> Job
Write out each line beneath this one exactly as it reads.
-- start --
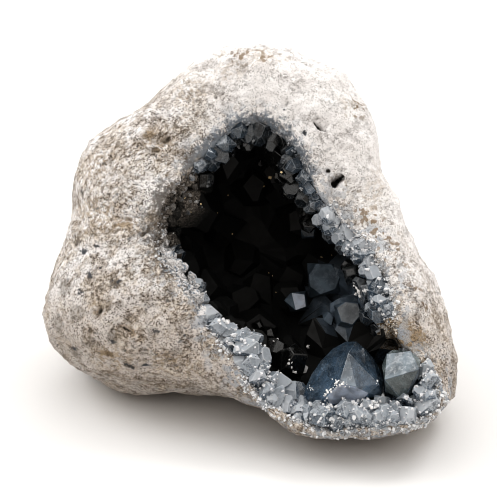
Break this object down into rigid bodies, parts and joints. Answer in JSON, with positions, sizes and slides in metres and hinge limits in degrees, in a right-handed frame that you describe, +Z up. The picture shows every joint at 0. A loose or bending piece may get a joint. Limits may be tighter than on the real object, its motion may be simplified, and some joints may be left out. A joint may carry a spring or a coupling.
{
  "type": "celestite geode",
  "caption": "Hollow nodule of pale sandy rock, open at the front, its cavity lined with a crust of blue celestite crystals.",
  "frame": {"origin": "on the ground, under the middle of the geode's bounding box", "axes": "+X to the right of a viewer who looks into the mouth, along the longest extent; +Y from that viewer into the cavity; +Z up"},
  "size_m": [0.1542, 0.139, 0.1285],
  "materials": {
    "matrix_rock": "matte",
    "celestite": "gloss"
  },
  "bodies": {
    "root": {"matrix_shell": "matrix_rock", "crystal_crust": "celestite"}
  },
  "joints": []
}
-- end --
> The result
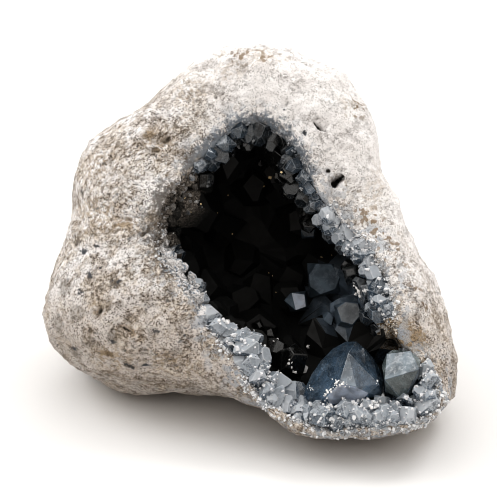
Break this object down into rigid bodies, parts and joints. Answer in JSON, with positions, sizes and slides in metres and hinge limits in degrees, in a right-handed frame that you describe, +Z up. The picture shows every joint at 0. A loose or bending piece may get a joint. Limits may be tighter than on the real object, its motion may be simplified, and some joints may be left out. A joint may carry a spring or a coupling.
{
  "type": "celestite geode",
  "caption": "Hollow nodule of pale sandy rock, open at the front, its cavity lined with a crust of blue celestite crystals.",
  "frame": {"origin": "on the ground, under the middle of the geode's bounding box", "axes": "+X to the right of a viewer who looks into the mouth, along the longest extent; +Y from that viewer into the cavity; +Z up"},
  "size_m": [0.1542, 0.139, 0.1285],
  "materials": {
    "matrix_rock": "matte",
    "celestite": "gloss"
  },
  "bodies": {
    "root": {"matrix_shell": "matrix_rock", "crystal_crust": "celestite"}
  },
  "joints": []
}